Оргазм его был уже близок, он так давно не испытывал его, что долго не выдержит, поэтому должен был либо сейчас же заполучить ее, либо уйти. Кара девственница, в этом он не сомневался. Он не может допустить, чтобы ее первый половой акт был необузданным и болезненным, а именно таким он и будет, поскольку он не в состоянии владеть собой.
— Не останавливайся, — прошептала она. — Прошу, не останавливайся.
Лукан застонал и переключился на другой сосок, прикусив маленькую вершинку. Она вскрикнула, тело ее дернулось.
Его самообладание грозило вот-вот лопнуть. Дух внутри его сделался непокорным, требуя освободиться от похоти, которая бурлила в крови. Он почувствовал, как кожа его меняется, ногти и зубы удлиняются. Краем глаза он увидел надвигающуюся тень, и темнота сомкнулась вокруг него.
Он оторвался от Кары и отшатнулся. Она схватилась за стену для поддержки и посмотрела на него недоумевающими, наполненными страстью ореховыми глазами.
— Лукан? Я сделала что-нибудь не так?
Святители небесные!
— Нет, Кара, нет.
— Тогда почему ты остановился?
— Потому что если бы не остановился, я бы овладел тобой.

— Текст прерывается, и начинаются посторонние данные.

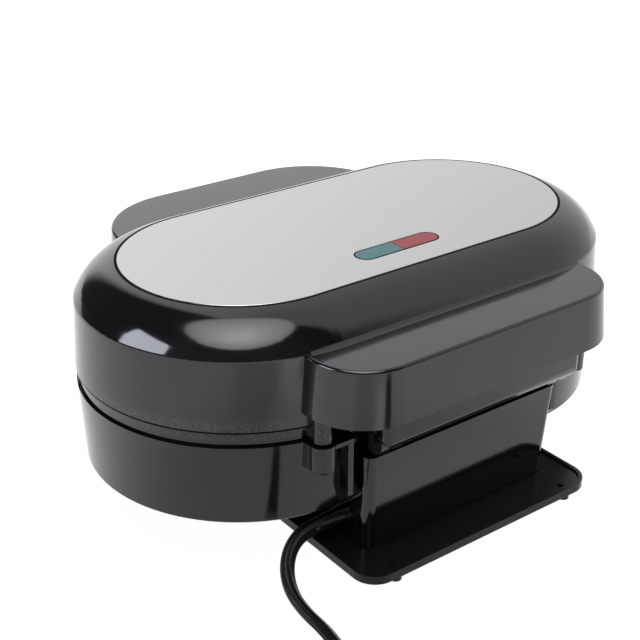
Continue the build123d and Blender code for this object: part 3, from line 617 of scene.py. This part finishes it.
# The lid frame's rim and skirt are as glossy as the shell, so it takes the same finish.
FINISHES = {
    ABS: ("lid_shell", "lid_frame", "lower_shell", "pedestal", "latch", "latch_catch"),
    PBT: ("lower_frame",),
    PP: ("base_plate",),
    STEEL: ("top_trim_plate",),
    GREEN: ("ready_lens",),
    RED: ("power_lens",),
    PVC: ("strain_relief", "power_cord", "cord_coil", "plug_body"),
    CONTACT: ("plug_pins",),
    COATING: ("lower_cooking_plate", "upper_cooking_plate"),
    SHEATH: ("lower_heating_element", "upper_heating_element"),
    TINPLATE: ("lower_reflector", "upper_reflector"),
    ZINC: ("neck_screws", "base_screws", "lid_screws", "lower_plate_screws", "upper_plate_screws"),
    PIN_STEEL: ("hinge_pins", "latch_pin"),
    PHENOLIC: ("thermostat", "thermal_fuse"),
    NYLON: ("terminal_block", "lamp_bracket"),
    GLASS: ("indicator_lamps",),
}


def finish_pieces():
    """Give every CAD node and every new piece its material."""
    for material, names in FINISHES.items():
        for name in names:
            NODES[name].data.materials.clear()
            NODES[name].data.materials.append(material)
    for material, pieces in ((PVC, (CORD, RELIEF)), (GAP_SHADE_BLACK, GAP_SHADE_STRIPS), (ABS, ROUNDED)):
        for piece in pieces:
            piece.data.materials.append(material)


finish_pieces()
for piece in (CORD, NODES["plug_body"], NODES["plug_pins"]):
    piece.visible_glossy = False            # keeps the coil's rings out of the glossy walls


# ---- floor -------------------------------------------------------------------------------------
ROOM_COLOUR = (0.985, 0.985, 1.02, 1)       # light from the floor and the walls, a little cool
FLOOR_HALF = 12.0
# Painted shade: the floor glows less round the object, as though the object shaded it. It shows in
# the glossy walls and in the light that the floor throws; seen directly the floor stays white.
PAINTED_SHADE_SPOT = (0.06, 0.115, 0)                 # where the floor glows least
PAINTED_SHADE_REACH = (0.10, 0.22)                    # from the spot to where more light begins and ends
PAINTED_SHADE_GLOW, FULL_GLOW = 0.88, 1.32
# Painted reflections and painted light on the floor, which show only in the glossy walls: a dark
# line that stands in for the reflection of the cord where it would lie if it ran straight off, a
# dark patch that stands in for the reflection of a stand further out, and a patch of painted light
# and a patch of painted shade in front of it.
# Middle, direction, half length, half width, gain, softness of the edge.
PAINTED_FLOOR_MARKS = [
    ((93.5 * MM, 122 * MM), 83.4, 26 * MM, 4.4 * MM, 0.05, 0.25),
    ((30 * MM, 320 * MM), 112.0, 52 * MM, 20 * MM, 0.05, 0.35),
    ((78 * MM, 268 * MM), 103.0, 70 * MM, 36 * MM, 1.50, 0.5),
    ((185 * MM, 275 * MM), 60.0, 90 * MM, 60 * MM, 0.78, 0.5),
]


def make_floor():
    """White paper that glows, so nothing casts a hard shadow on it. Its glow carries painted shade,
    less close to the object, and the painted marks; seen directly it stays plain white.

    From below it is clear, so that the underside can be looked at."""
    mesh = bmesh.new()
    bmesh.ops.create_grid(mesh, x_segments=1, y_segments=1, size=FLOOR_HALF)
    floor = mesh_object("floor", mesh)
    material, tree, shader, place = new_material(
        "paper_lit", Base_Color=linear("#242424"), Roughness=0.9, Specular_IOR_Level=0.0,
        Emission_Color=ROOM_COLOUR)
    # Painted shade: less glow close to the object.
    away = add_node(tree, "ShaderNodeVectorMath", {0: place, 1: PAINTED_SHADE_SPOT}, operation="DISTANCE")
    glow = add_node(tree, "ShaderNodeMapRange", {
        "Value": away.outputs["Value"], "From Min": PAINTED_SHADE_REACH[0], "From Max": PAINTED_SHADE_REACH[1],
        "To Min": PAINTED_SHADE_GLOW, "To Max": FULL_GLOW}, interpolation_type="SMOOTHSTEP")
    light = glow.outputs["Result"]
    # Each mark's painted reflection, painted light or painted shade dims or lightens the glow.
    for (x, y), turn, half_length, half_width, gain, soft in PAINTED_FLOOR_MARKS:
        line = add_node(tree, "ShaderNodeMapping", {
            "Vector": place, "Location": (x, y, 0), "Rotation": (0, 0, math.radians(turn)),
            "Scale": (half_length, half_width, 1)}, vector_type="TEXTURE")
        size = add_node(tree, "ShaderNodeVectorMath", {0: line.outputs["Vector"]},
                        operation="ABSOLUTE")
        across = add_node(tree, "ShaderNodeSeparateXYZ", {0: size.outputs["Vector"]})
        reach = add_node(tree, "ShaderNodeMath", {0: across.outputs["X"], 1: across.outputs["Y"]},
                         operation="MAXIMUM")
        change = add_node(tree, "ShaderNodeMapRange", {
            "Value": reach.outputs[0], "From Min": 1 - soft, "From Max": 1 + soft,
            "To Min": gain, "To Max": 1.0}, interpolation_type="SMOOTHSTEP")
        light = add_node(tree, "ShaderNodeMath", {0: light, 1: change.outputs["Result"]},
                         operation="MULTIPLY").outputs[0]
    seen = add_node(tree, "ShaderNodeLightPath").outputs["Is Camera Ray"]
    total = add_node(tree, "ShaderNodeMath", {0: light, 1: seen}, operation="MAXIMUM")
    tree.links.new(total.outputs[0], shader.inputs["Emission Strength"])
    below = add_node(tree, "ShaderNodeNewGeometry").outputs["Backfacing"]
    clear = add_node(tree, "ShaderNodeBsdfTransparent")
    both = add_node(tree, "ShaderNodeMixShader", {
        0: below, 1: shader.outputs["BSDF"], 2: clear.outputs["BSDF"]})
    tree.links.new(both.outputs["Shader"], tree.nodes["Material Output"].inputs["Surface"])
    floor.data.materials.append(material)


# ---- light -------------------------------------------------------------------------------------
SOFTBOX_COLOUR = (0.94, 0.97, 1.07)         # a little cooler than the room
SOFTBOX_TARGET = Vector((0, 0, 0.09))       # the middle of the lid
WALL_MIDDLE = math.radians(146.5)           # of the white walls, anticlockwise from the camera
WALL_HALF = 68.5                            # degrees to each side of it
WALL_SOFT = 6.0                             # degrees over which white fades into black
WALL_TURN = (12, 55)                        # degrees anticlockwise over which the walls brighten
WALL_GLOW = (1.06, 1.48)
CLOTH_FACING = (0.2, 0.8)                   # from the side towards the camera
CLOTH_GLOW = (0.04, 0.13)
LOWEST = 0.05                               # least height of a direction that meets the ceiling
OVAL_FORWARD = 0.45                         # the oval overhead, for a height of 1
OVAL_LONG = 0.66
OVAL_WIDE = 0.50
OVAL_RIM = (0.95, 1.05)                     # where it fades out, with its own edge at 1
OVAL_FALL = (0.1, 1.0)                      # where it dims from its middle to its edge
OVAL_GLOW = (6.5, 2.8)
BACKDROP_GLOW = 1.1                         # of the plain white that the camera sees


def make_softbox(name, azimuth, elevation, roll, distance, size, radiance):
    """A softbox aimed at the lid, turned by roll about its aim.

    Azimuth is in degrees, anticlockwise from the camera."""
    turn = CAMERA_AZIMUTH + math.radians(azimuth)
    rise = math.radians(elevation)
    place = SOFTBOX_TARGET + distance * Vector((
        math.cos(rise) * math.cos(turn), math.cos(rise) * math.sin(turn), math.sin(rise)))
    data = bpy.data.lights.new(name, "AREA")
    data.shape = "RECTANGLE"
    data.size, data.size_y = size
    data.energy = radiance * math.pi * size[0] * size[1]
    data.color = SOFTBOX_COLOUR
    lamp = add_object(name, data)
    aim = (SOFTBOX_TARGET - place).to_track_quat("-Z", "Y").to_matrix().to_4x4()
    lean = Matrix.Rotation(math.radians(roll), 4, "Z")
    lamp.matrix_world = Matrix.Translation(place) @ aim @ lean


def make_world():
    """A studio with white walls behind and to the right, black cloth in front and to the left, and
    a big oval light overhead that is brightest in its middle.

    Seen directly it is plain white, so the background is white from every side."""
    world = bpy.data.worlds.new("studio")
    bpy.context.scene.world = world
    world.use_nodes = True
    tree = world.node_tree
    tree.nodes.clear()
    direction = add_node(tree, "ShaderNodeTexCoord").outputs["Generated"]
    ahead = add_node(tree, "ShaderNodeVectorRotate", {
        "Vector": direction, "Axis": (0, 0, 1), "Angle": -CAMERA_AZIMUTH},
        rotation_type="AXIS_ANGLE")
    up = add_node(tree, "ShaderNodeSeparateXYZ", {0: direction})

    turned = add_node(tree, "ShaderNodeVectorRotate", {
        "Vector": ahead.outputs["Vector"], "Axis": (0, 0, 1), "Angle": -WALL_MIDDLE},
        rotation_type="AXIS_ANGLE")
    parts = add_node(tree, "ShaderNodeSeparateXYZ", {0: turned.outputs["Vector"]})
    turn = add_node(tree, "ShaderNodeMath", {0: parts.outputs["Y"], 1: parts.outputs["X"]},
                    operation="ARCTAN2")
    off = add_node(tree, "ShaderNodeMath", {0: turn.outputs[0]}, operation="ABSOLUTE")
    level = add_node(tree, "ShaderNodeSeparateXYZ", {0: ahead.outputs["Vector"]})
    cloth = add_node(tree, "ShaderNodeMapRange", {
        "Value": level.outputs["X"], "From Min": CLOTH_FACING[0], "From Max": CLOTH_FACING[1],
        "To Min": CLOTH_GLOW[0], "To Max": CLOTH_GLOW[1]}, interpolation_type="SMOOTHSTEP")
    wall = add_node(tree, "ShaderNodeMapRange", {
        "Value": off.outputs[0], "From Min": math.radians(WALL_HALF - WALL_SOFT),
        "From Max": math.radians(WALL_HALF + WALL_SOFT),
        "To Min": 1.0, "To Max": cloth.outputs["Result"]}, interpolation_type="SMOOTHSTEP")
    side = add_node(tree, "ShaderNodeMapRange", {
        "Value": turn.outputs[0], "From Min": math.radians(WALL_TURN[0]),
        "From Max": math.radians(WALL_TURN[1]),
        "To Min": WALL_GLOW[0], "To Max": WALL_GLOW[1]}, interpolation_type="SMOOTHSTEP")
    sides = add_node(tree, "ShaderNodeMath", {0: wall.outputs["Result"], 1: side.outputs["Result"]},
                     operation="MULTIPLY")

    height = add_node(tree, "ShaderNodeMath", {0: up.outputs["Z"], 1: LOWEST}, operation="MAXIMUM")
    spread = add_node(tree, "ShaderNodeMath", {0: 1.0, 1: height.outputs[0]}, operation="DIVIDE")
    ceiling = add_node(tree, "ShaderNodeVectorMath", {
        0: ahead.outputs["Vector"], "Scale": spread.outputs[0]}, operation="SCALE")
    oval = add_node(tree, "ShaderNodeMapping", {
        "Vector": ceiling.outputs["Vector"], "Location": (OVAL_FORWARD, 0, 1),
        "Scale": (OVAL_LONG, OVAL_WIDE, 1)}, vector_type="TEXTURE")
    reach = add_node(tree, "ShaderNodeVectorMath", {0: oval.outputs["Vector"]}, operation="LENGTH")
    edge = add_node(tree, "ShaderNodeMapRange", {
        "Value": reach.outputs["Value"], "From Min": OVAL_RIM[0], "From Max": OVAL_RIM[1],
        "To Min": 1.0, "To Max": 0.0}, interpolation_type="SMOOTHSTEP")
    middle = add_node(tree, "ShaderNodeMapRange", {
        "Value": reach.outputs["Value"], "From Min": OVAL_FALL[0], "From Max": OVAL_FALL[1],
        "To Min": OVAL_GLOW[0], "To Max": OVAL_GLOW[1]})
    lamp = add_node(tree, "ShaderNodeMath", {
        0: edge.outputs["Result"], 1: middle.outputs["Result"]}, operation="MULTIPLY")
    total = add_node(tree, "ShaderNodeMath", {0: sides.outputs[0], 1: lamp.outputs[0]},
                     operation="MAXIMUM")

    room = add_node(tree, "ShaderNodeBackground", {
        "Color": ROOM_COLOUR, "Strength": total.outputs[0]})
    white = add_node(tree, "ShaderNodeBackground", {
        "Color": (1, 1, 1, 1), "Strength": BACKDROP_GLOW})
    seen = add_node(tree, "ShaderNodeLightPath").outputs["Is Camera Ray"]
    both = add_node(tree, "ShaderNodeMixShader", {
        0: seen, 1: room.outputs["Background"], 2: white.outputs["Background"]})
    add_node(tree, "ShaderNodeOutputWorld", {"Surface": both.outputs["Shader"]})


make_floor()
make_world()
make_softbox("softbox_left", azimuth=-64, elevation=24, roll=-12, distance=1.3,
             size=(0.62, 0.50), radiance=8.5)
bpy.context.scene.view_settings.view_transform = "Standard"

Она облизнула припухшие от поцелуев губы, отчего его плоть судорожно дернулась.
— Но я… я этого хотела.
Он стиснул руки в кулаки.
— Не так. У меня слишком долго не было женщины. Я не могу контролировать свою страсть и причиню тебе боль.
— Нет, не причинишь.
Ее вера в него наполнила Лукана чудесным теплом. Но он знал, что причинит ей боль в своем безумии овладеть ею. Он обрадовался, увидев, что тени и темнота понемногу отступили. Фэллон прав. Кара заслуживает хорошего мужчину, смертного. А не того, в ком живет Аподату — первобытный дух мести.
— Ложись поспи, — сказал Лукан и отошел в тень коридора. — Я буду оберегать твой сон.
Растворившись в темноте, он наблюдал за ней, как и раньше. Прочитав в ее глазах муку, Лукан почувствовал себя самым настоящим чудовищем. Когда она обняла себя руками и покачнулась взад-вперед, это чуть не бросило его на колени.